#### [Problem]
Return only the lines between the line holding "# Round hole, with" and the line holding "# lying on its", the two boundary lines included, exactly as they appear.

#### [Dataset content]
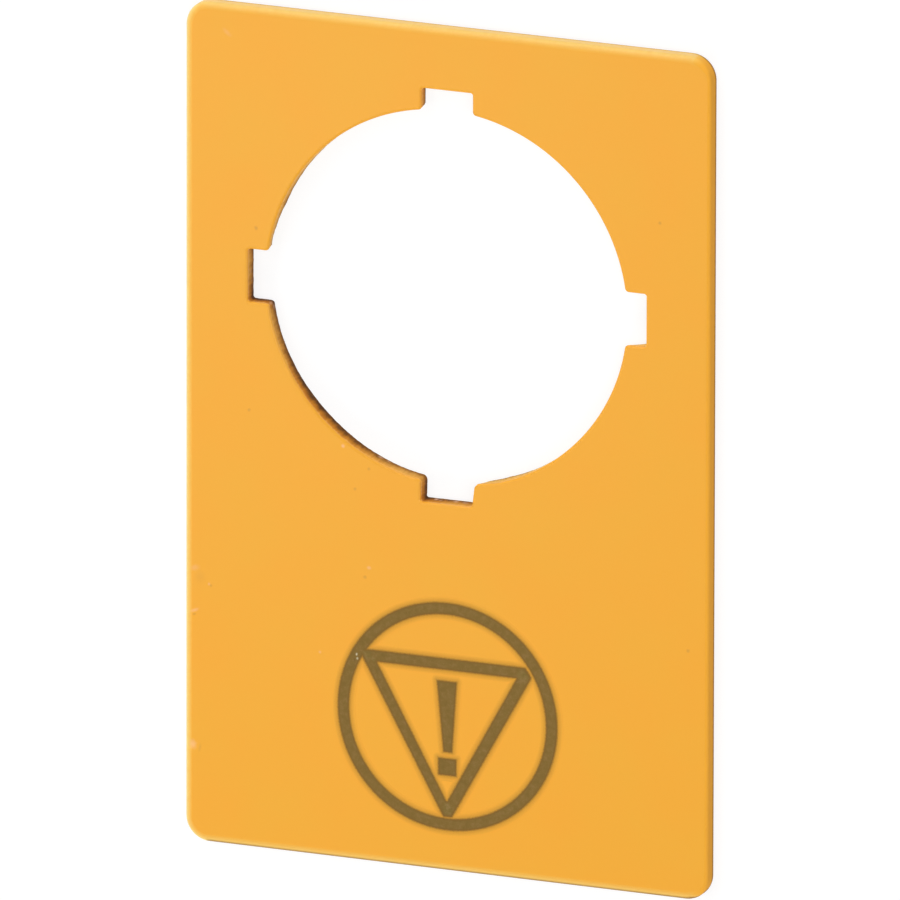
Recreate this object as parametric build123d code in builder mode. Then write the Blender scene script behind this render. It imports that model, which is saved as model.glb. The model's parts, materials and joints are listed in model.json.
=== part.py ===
# Emergency stop label: a thin rectangular plate with a round keyed hole. A push button's neck
# passes through the hole, and its collar clamps the plate against a panel.
# One piece, moulded and punched through. It lies on its back, in millimetres:
# X runs across the label, Y up it and Z out of its face. The origin is the hole's centre on the back.
import os

from build123d import *

# Plate
plate_width = 33.0
plate_height = 51.0
plate_thickness = 1.0
corner_radius = 1.5  # seen from the front
face_edge_radius = 0.5  # the soft edge round the face
back_edge_radius = 0.1  # the outer edge that meets the panel is hardly broken

# Hole, centred across the plate
hole_diameter = 22.6
hole_centre_to_top = 16.2  # leaves the lower part of the face for the sign
rim_radius = 0.15  # the hole's edge at the face, crisper than the plate's own

# Keyways round the hole, for the button's locating key in any of its quarter turns
keyway_count = 4
keyway_width = 3.2
keyway_depth = 1.2  # beyond the hole's wall
keyway_mouth_radius = 0.25
keyway_corner_radius = 0.15

# Places that follow from the sizes above
hole_radius = hole_diameter / 2
keyway_reach = hole_radius + keyway_depth
plate_centre_y = hole_centre_to_top - plate_height / 2


with BuildPart() as label_plate:
    # Outline with rounded corners
    with BuildSketch(Plane.XY) as outline:
        with Locations((0, plate_centre_y)):
            RectangleRounded(plate_width, plate_height, corner_radius)
    extrude(amount=plate_thickness)

    # Round hole, with a keyway at each quarter
    with BuildSketch(Plane.XY) as keyed_hole:
        Circle(hole_radius)
        with PolarLocations(keyway_reach / 2, keyway_count):
            Rectangle(keyway_reach, keyway_width)
        # The nearest corners to the centre are the keyways' mouths, and the furthest their ends
        fillet(keyed_hole.vertices().group_by(SortBy.DISTANCE)[0], keyway_mouth_radius)
        fillet(keyed_hole.vertices().group_by(SortBy.DISTANCE)[-1], keyway_corner_radius)
    extrude(amount=plate_thickness, mode=Mode.SUBTRACT)

    # Soft outer edge and crisp rim on the face, and a light break on the back
    face = label_plate.faces().sort_by(Axis.Z)[-1]
    fillet(face.outer_wire().edges(), face_edge_radius)
    face = label_plate.faces().sort_by(Axis.Z)[-1]
    fillet(face.inner_wires().edges(), rim_radius)
    back = label_plate.faces().sort_by(Axis.Z)[0]
    fillet(back.outer_wire().edges(), back_edge_radius)

label_plate.part.label = "label_plate"

os.makedirs("parts", exist_ok=True)
export_step(label_plate.part, "parts/label_plate.step")
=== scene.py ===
import json
import math

import bpy
import numpy as np
from mathutils import Matrix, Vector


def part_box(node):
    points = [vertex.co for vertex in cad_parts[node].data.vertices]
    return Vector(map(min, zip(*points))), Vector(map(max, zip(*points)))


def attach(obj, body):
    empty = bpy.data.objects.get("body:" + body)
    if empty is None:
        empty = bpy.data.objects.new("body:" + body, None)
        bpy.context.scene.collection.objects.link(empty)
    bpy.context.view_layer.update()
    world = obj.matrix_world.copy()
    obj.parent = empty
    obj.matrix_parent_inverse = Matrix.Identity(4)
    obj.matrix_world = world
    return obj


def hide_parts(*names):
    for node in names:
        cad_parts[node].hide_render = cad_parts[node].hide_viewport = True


# Emergency stop label for a push button: one thin yellow plastic plate with a keyed hole,
# lying on its back, and the emergency stop sign that is lasered into its face.
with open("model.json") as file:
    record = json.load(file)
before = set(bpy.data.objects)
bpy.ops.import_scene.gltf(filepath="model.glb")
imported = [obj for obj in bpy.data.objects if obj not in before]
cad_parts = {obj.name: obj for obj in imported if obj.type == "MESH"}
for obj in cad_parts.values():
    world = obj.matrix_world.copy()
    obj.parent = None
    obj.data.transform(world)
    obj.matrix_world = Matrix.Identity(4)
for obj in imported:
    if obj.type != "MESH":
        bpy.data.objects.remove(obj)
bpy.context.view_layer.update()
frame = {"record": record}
mm = 0.001
plateLow, plateHigh = (np.array(corner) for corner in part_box("label_plate"))
holeMount = next(mount for mount in frame["record"]["mounts"] if mount["name"] == "hole")
holeRadius = holeMount["dims"]["r_mm"] * mm
print("frame loaded")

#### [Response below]
    # Round hole, with a keyway at each quarter
    with BuildSketch(Plane.XY) as keyed_hole:
        Circle(hole_radius)
        with PolarLocations(keyway_reach / 2, keyway_count):
            Rectangle(keyway_reach, keyway_width)
        # The nearest corners to the centre are the keyways' mouths, and the furthest their ends
        fillet(keyed_hole.vertices().group_by(SortBy.DISTANCE)[0], keyway_mouth_radius)
        fillet(keyed_hole.vertices().group_by(SortBy.DISTANCE)[-1], keyway_corner_radius)
    extrude(amount=plate_thickness, mode=Mode.SUBTRACT)

    # Soft outer edge and crisp rim on the face, and a light break on the back
    face = label_plate.faces().sort_by(Axis.Z)[-1]
    fillet(face.outer_wire().edges(), face_edge_radius)
    face = label_plate.faces().sort_by(Axis.Z)[-1]
    fillet(face.inner_wires().edges(), rim_radius)
    back = label_plate.faces().sort_by(Axis.Z)[0]
    fillet(back.outer_wire().edges(), back_edge_radius)

label_plate.part.label = "label_plate"

os.makedirs("parts", exist_ok=True)
export_step(label_plate.part, "parts/label_plate.step")
=== scene.py ===
import json
import math

import bpy
import numpy as np
from mathutils import Matrix, Vector


def part_box(node):
    points = [vertex.co for vertex in cad_parts[node].data.vertices]
    return Vector(map(min, zip(*points))), Vector(map(max, zip(*points)))


def attach(obj, body):
    empty = bpy.data.objects.get("body:" + body)
    if empty is None:
        empty = bpy.data.objects.new("body:" + body, None)
        bpy.context.scene.collection.objects.link(empty)
    bpy.context.view_layer.update()
    world = obj.matrix_world.copy()
    obj.parent = empty
    obj.matrix_parent_inverse = Matrix.Identity(4)
    obj.matrix_world = world
    return obj


def hide_parts(*names):
    for node in names:
        cad_parts[node].hide_render = cad_parts[node].hide_viewport = True


# Emergency stop label for a push button: one thin yellow plastic plate with a keyed hole,
# lying on its back, and the emergency stop sign that is lasered into its face.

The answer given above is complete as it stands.